Black, on the Fourth of July

John Sloan, Co-Lead Organizer BLMDetroit @jsloan3 @DetroitBLM

As a typical child of the Eighties, I remember growing up surrounded by “Americana”. I was regaled with stories of my grandfather and his brothers fighting valiantly in WWII. I proudly memorized the Pledge of Allegiance, and knew every verse of “America, The Beautiful.” My life was not all that dissimilar to any other kid growing up in the great state of Michigan.

The difference, however, is that the Americana I grew up with was filtered through dramatically different lenses. The powerful and stories of boot camps and dogfights were balanced with my grandfather’s experience as a Tuskegee Airman. The verses to “Lift Every Voice And Sing” were embedded in my remembrance with an almost religious conviction. And, while I stood every morning and pledged “allegiance” to the Stars and Stripes, the “Stars and Bars” were vividly on display — even causing my parents to avoid driving us through cities like Howell, MI, for fear of physical violence.

My sense of Americana was then and is now dramatically different from millions of other American citizens’ — and therein lies my struggle.

I want to celebrate my nation. I want to cheer for fireworks and awe at parades marched to the music of John Philip Sousa. I want to love my country with an unfailing faith. But the older I get, the harder that becomes.

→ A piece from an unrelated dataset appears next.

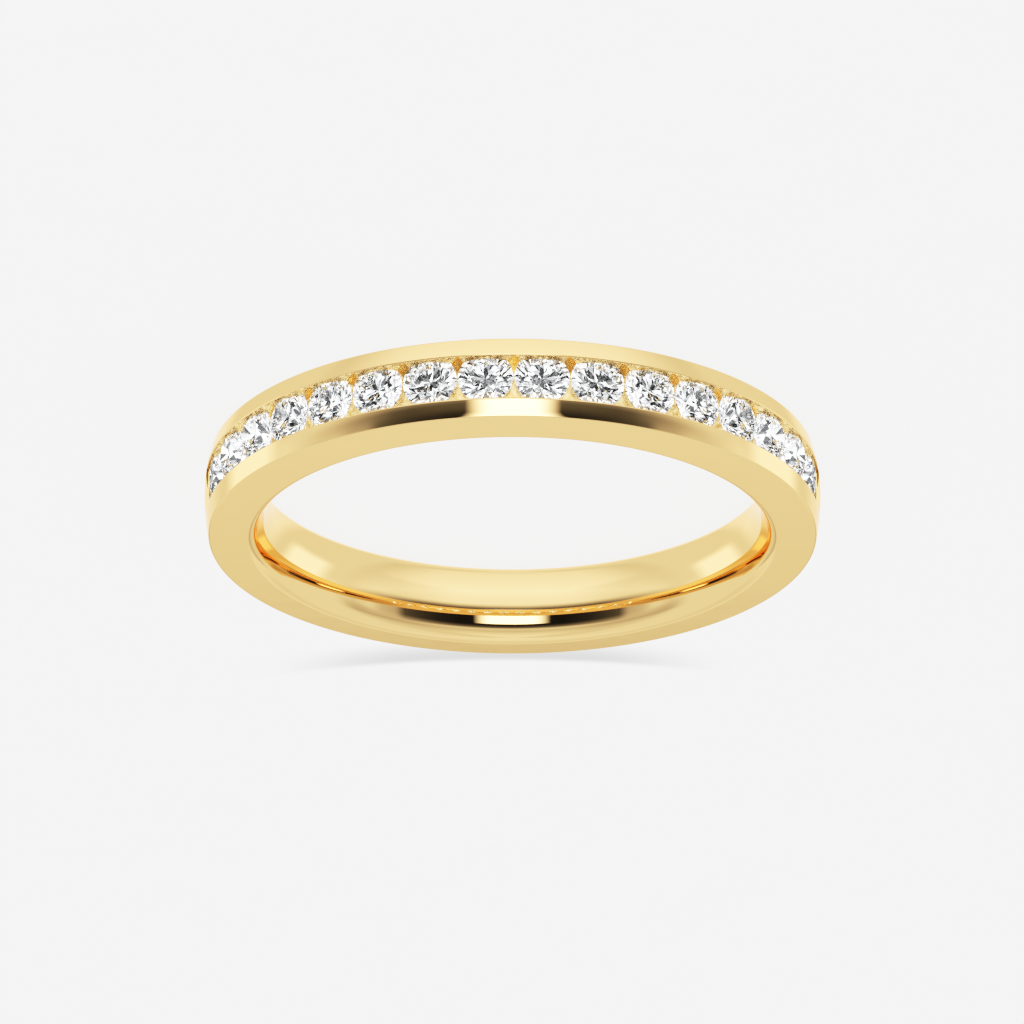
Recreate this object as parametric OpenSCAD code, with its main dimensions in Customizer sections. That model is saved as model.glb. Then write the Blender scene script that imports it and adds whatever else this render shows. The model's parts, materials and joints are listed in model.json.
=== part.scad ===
// Channel set band, lying on its side: the finger hole runs along Z and the
// row of stones faces -Y. The origin is the middle of the finger hole.
// Lengths are in millimetres, angles in degrees.

/* [Band] */
// Diameter of the finger hole
finger_d = 17.3; // [14:0.1:22]
// Width of the band along the finger
band_w = 2.85; // [2.5:0.05:5]
// Wall at the edge of the band in the middle of the stone row
head_t = 2.0; // [1.9:0.05:3]
// Wall at the edge of the band opposite the stones
shank_t = 1.6; // [1.2:0.05:3]
// Height of the domed outside above the edges of the band
crown_h = 0.17; // [0.05:0.01:0.3]
// Radius that eases the two edges of the finger hole
comfort_r = 0.65; // [0.3:0.05:0.9]
// Flat cut on the two outer edges
edge_cut = 0.05; // [0.02:0.01:0.1]

/* [Channel] */
// Opening between the two rails
channel_w = 1.53; // [1.3:0.01:1.7]
// Depth of the channel floor under the girdles
floor_drop = 0.32; // [0.2:0.02:0.4]
// Diameter of the open hole under each stone
azure_d = 1.0; // [0.6:0.05:1.1]
// Gold beyond the first and last seat before the channel ends
end_land = 0.03; // [0.01:0.01:0.2]

/* [Stones] */
// Number of stones in the row
stone_count = 16; // [4:1:20]
// Diameter of a stone at its girdle
stone_d = 1.84; // [1.75:0.01:1.9]
// Gap between neighbouring girdles
stone_gap = 0.03; // [0.02:0.01:0.2]
// Clearance between a stone and its seat
seat_gap = 0.03; // [0.01:0.005:0.05]
// How far the tables lie under the rims of the rails
table_drop = 0.05; // [0:0.01:0.15]
// Height of the girdle
girdle_h = 0.05; // [0.03:0.01:0.08]
// Width of the table as a share of the girdle diameter
table_share = 0.57; // [0.53:0.01:0.62]
// Slope of the crown's main facets
crown_angle = 34.5; // [32:0.5:36]
// Slope of the pavilion's main facets
pavilion_angle = 40.75; // [40:0.25:42]
// Reach of the star facets from the table towards the girdle
star_share = 0.5; // [0.4:0.05:0.6]
// Reach of the lower halves from the girdle towards the culet
half_share = 0.77; // [0.7:0.01:0.85]

/* [Hidden] */
fold = 8;                                  // a brilliant's facets repeat eight times
turn = 360 / fold;
round_fn = 180;
hole_fn = 48;
over = 1;                                  // how far a cut runs past the surface it opens

finger_r = finger_d / 2;
half_w = band_w / 2;
edge_r = (finger_d + head_t + shank_t) / 2;
shift = (head_t - shank_t) / 2;            // centre of the outside, towards the stones
top_r = edge_r + crown_h;
dome_r = (half_w * half_w + crown_h * crown_h) / (2 * crown_h);
rim_r = top_r - dome_r + sqrt(dome_r * dome_r - channel_w * channel_w / 4);

stone_r = stone_d / 2;
table_r = table_share * stone_r;
crown_up = (stone_r - table_r) * tan(crown_angle);
pavilion_down = stone_r * tan(pavilion_angle);
table_at = rim_r - table_drop;
girdle_top = table_at - crown_up;
girdle_low = girdle_top - girdle_h;
culet_at = girdle_low - pavilion_down;
floor_r = girdle_low - floor_drop;

pitch = 2 * asin((stone_d + stone_gap) / 2 / girdle_low);
row_angle = (stone_count - 1) * pitch;
seat_r = stone_r + seat_gap;
seat_angle = asin(seat_r / girdle_low);
end_angle = row_angle / 2 + seat_angle + end_land / girdle_low * 180 / PI;

function two_digits(n) = str(n < 10 ? "0" : "", n);
STONES = [for (i = [1:stone_count]) str("stone_", two_digits(i))];

// Section of the gold outside the finger hole, right of the outside's own axis
module blank_section() {
    side_in = finger_r - shift - over;
    difference() {
        intersection() {
            translate([side_in, -half_w]) square([top_r - side_in, band_w]);
            translate([top_r - dome_r, 0]) circle(r = dome_r, $fn = 4 * round_fn);
        }
        for (side = [-1, 1])
            translate([edge_r, side * half_w])
                rotate(45) square(edge_cut * sqrt(2), center = true);
    }
}

// Section of the finger hole, whose two edges are rounded for comfort
module finger_section() {
    translate([0, -half_w - over]) square([finger_r, band_w + 2 * over]);
    for (side = [0, 1]) mirror([0, side]) {
        translate([0, half_w]) square([finger_r + comfort_r, over]);
        difference() {
            translate([finger_r - over, half_w - comfort_r]) square([over + comfort_r, comfort_r + over / 2]);
            translate([finger_r + comfort_r, half_w - comfort_r]) circle(r = comfort_r, $fn = round_fn);
        }
    }
}

// Puts a thing made along Z, with Z as the way out of the ring, at an angle of the row
module around(angle) {
    translate([0, -shift, 0]) rotate([0, 0, angle]) rotate([90, 0, 0]) children();
}

// The groove between the rails
module channel() {
    translate([0, -shift, 0]) rotate([0, 0, -90 - end_angle])
        rotate_extrude(angle = 2 * end_angle, $fn = 2 * round_fn)
            translate([floor_r, -channel_w / 2]) square([top_r - floor_r + over, channel_w]);
}

// A stone's bearing in the rails and floor, with the hole that opens it to the finger
module seat() {
    inside = finger_r - shift - over;
    low = girdle_low - seat_gap;
    high = girdle_top + seat_gap;
    hole_r = azure_d / 2;
    rotate_extrude($fn = hole_fn) polygon([
        [0, inside],
        [hole_r, inside],
        [hole_r, low - (seat_r - hole_r) * tan(pavilion_angle)],
        [seat_r, low],
        [seat_r, high],
        [table_r, high + (seat_r - table_r) * tan(crown_angle)],
        [0, high + (seat_r - table_r) * tan(crown_angle)]]);
}

module band() {
    color([0.90, 0.77, 0.46])
    difference() {
        translate([0, -shift, 0]) rotate_extrude($fn = 2 * round_fn) blank_section();
        rotate_extrude($fn = 2 * round_fn) finger_section();
        channel();
        for (i = [1:stone_count]) around(place(i)) seat();
    }
}

// Angle of stone i from the middle of the row
function place(i) = (i - (stone_count + 1) / 2) * pitch;

// A point at a distance r from the stone's axis, an angle a round it and a height z
function spot(r, a, z) = [r * cos(a), r * sin(a), z];

// One round brilliant: table, stars, kites and halves over the girdle, and
// halves and mains under it, all meeting at the culet
module brilliant() {
    star_r = table_r * cos(turn / 2) + star_share * (stone_r - table_r * cos(turn / 2));
    star_z = girdle_top + (stone_r - star_r * cos(turn / 2)) * tan(crown_angle);
    half_r = (1 - half_share) * stone_r;
    half_z = girdle_low - (stone_r - half_r * cos(turn / 2)) * tan(pavilion_angle);
    points = concat(
        [for (k = [0:fold - 1]) spot(table_r, k * turn, table_at)],
        [for (k = [0:fold - 1]) spot(star_r, (k + 0.5) * turn, star_z)],
        [for (k = [0:2 * fold - 1]) spot(stone_r, k * turn / 2, girdle_top)],
        [for (k = [0:2 * fold - 1]) spot(stone_r, k * turn / 2, girdle_low)],
        [for (k = [0:fold - 1]) spot(half_r, (k + 0.5) * turn, half_z)],
        [[0, 0, culet_at]]);
    star = fold;
    upper = 2 * fold;
    lower = 4 * fold;
    half = 6 * fold;
    culet = 7 * fold;
    faces = concat(
        [[for (k = [fold - 1:-1:0]) k]],
        [for (k = [0:fold - 1]) let (n = (k + 1) % fold) [k, n, star + k]],
        [for (k = [0:fold - 1]) let (b = (k + fold - 1) % fold) [k, star + k, upper + 2 * k, star + b]],
        [for (k = [0:fold - 1]) [star + k, upper + 2 * k + 1, upper + 2 * k]],
        [for (k = [0:fold - 1]) [star + k, upper + (2 * k + 2) % (2 * fold), upper + 2 * k + 1]],
        [for (k = [0:2 * fold - 1]) let (n = (k + 1) % (2 * fold)) [upper + k, upper + n, lower + n, lower + k]],
        [for (k = [0:fold - 1]) [lower + 2 * k, lower + 2 * k + 1, half + k]],
        [for (k = [0:fold - 1]) [lower + 2 * k + 1, lower + (2 * k + 2) % (2 * fold), half + k]],
        [for (k = [0:fold - 1]) let (b = (k + fold - 1) % fold) [lower + 2 * k, half + k, culet, half + b]]);
    polyhedron(points = points, faces = faces);
}

module stone(i) {
    color([0.93, 0.95, 0.98]) around(place(i)) brilliant();
}

band();
for (i = [1:stone_count]) stone(i);
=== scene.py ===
# %% [markdown]
# # A channel set band
# The ring is cast in one piece of yellow gold. Sixteen round diamonds sit edge to edge in a groove, and
# the rims of its two rails hold them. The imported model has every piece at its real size, so it is loaded
# first and stays as it is. The rest of this lesson makes the gold and the stones again in its place, with
# the soft edges and the finer cut that make a polished ring catch the light.

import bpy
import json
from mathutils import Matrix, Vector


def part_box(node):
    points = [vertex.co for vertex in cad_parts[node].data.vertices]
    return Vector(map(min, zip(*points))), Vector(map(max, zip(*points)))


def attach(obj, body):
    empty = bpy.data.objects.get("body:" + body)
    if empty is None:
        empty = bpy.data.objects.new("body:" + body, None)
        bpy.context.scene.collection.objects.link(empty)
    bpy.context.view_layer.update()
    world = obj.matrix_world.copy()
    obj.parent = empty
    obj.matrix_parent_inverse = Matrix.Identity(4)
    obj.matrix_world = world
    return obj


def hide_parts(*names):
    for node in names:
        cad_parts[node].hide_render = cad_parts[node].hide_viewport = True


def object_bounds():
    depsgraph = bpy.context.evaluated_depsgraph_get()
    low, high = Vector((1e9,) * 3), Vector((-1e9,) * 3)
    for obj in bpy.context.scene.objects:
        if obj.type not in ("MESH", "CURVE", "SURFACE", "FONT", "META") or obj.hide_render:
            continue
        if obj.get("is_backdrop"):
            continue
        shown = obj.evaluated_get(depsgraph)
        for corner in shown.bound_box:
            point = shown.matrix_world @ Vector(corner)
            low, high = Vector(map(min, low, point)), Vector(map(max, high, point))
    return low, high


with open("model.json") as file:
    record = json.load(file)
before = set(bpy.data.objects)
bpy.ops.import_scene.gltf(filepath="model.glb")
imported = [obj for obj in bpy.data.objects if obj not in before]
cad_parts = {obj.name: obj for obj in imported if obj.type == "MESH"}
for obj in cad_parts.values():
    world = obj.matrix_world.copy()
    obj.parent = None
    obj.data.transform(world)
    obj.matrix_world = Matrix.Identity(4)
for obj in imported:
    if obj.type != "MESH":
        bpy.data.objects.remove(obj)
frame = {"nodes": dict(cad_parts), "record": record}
cad_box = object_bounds()
print("packed nodes:", len(frame["nodes"]))

# %% [markdown]
# ## Tools
# The band and the row of stones follow rules, so Geometry Nodes make them. bmesh edits a mesh face by
# face, which suits two single jobs: turning the setter's cutter and grinding a stone.

# %% Bring the tools
import json
from math import asin, atan2, cos, degrees, pi, radians, sin, sqrt, tan

import bmesh
import bpy
from mathutils import Matrix, Vector

print("Blender", bpy.app.version_string)

# %% [markdown]
# ## The band's sizes
# Jewellers think in millimetres, so every length here is in millimetres and MM turns it into Blender's
# metres at the end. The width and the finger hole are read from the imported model. The others are the
# real sizes that the model was drawn with. The outside of the band is a circle whose centre lies a
# little towards the stones, which makes the wall there thicker than at the back.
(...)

As with the famous Frederick Douglass speech “What to a slave is the fourth of July?” I seek the answer to a very similar question: What does it mean to celebrate a National Holiday?

Does it mean you rejoice in an overarching ideal — celebrating in the freedoms that result of an open democratic society? Is your spirit shaken when confronting the dichotomy of this nation’s birth? Or, perhaps, the truth somewhere in the middle? Let’s take Columbus Day as an example.

…wait, no…that’s too easy.

This past Fourth of July was, for me, very difficult. I could not find my way to celebrating the birth of a nation that was stolen through genocide. I struggled to find joy in a struggle for freedom by a nation that would continue to build its economic wealth on the backs of slaves.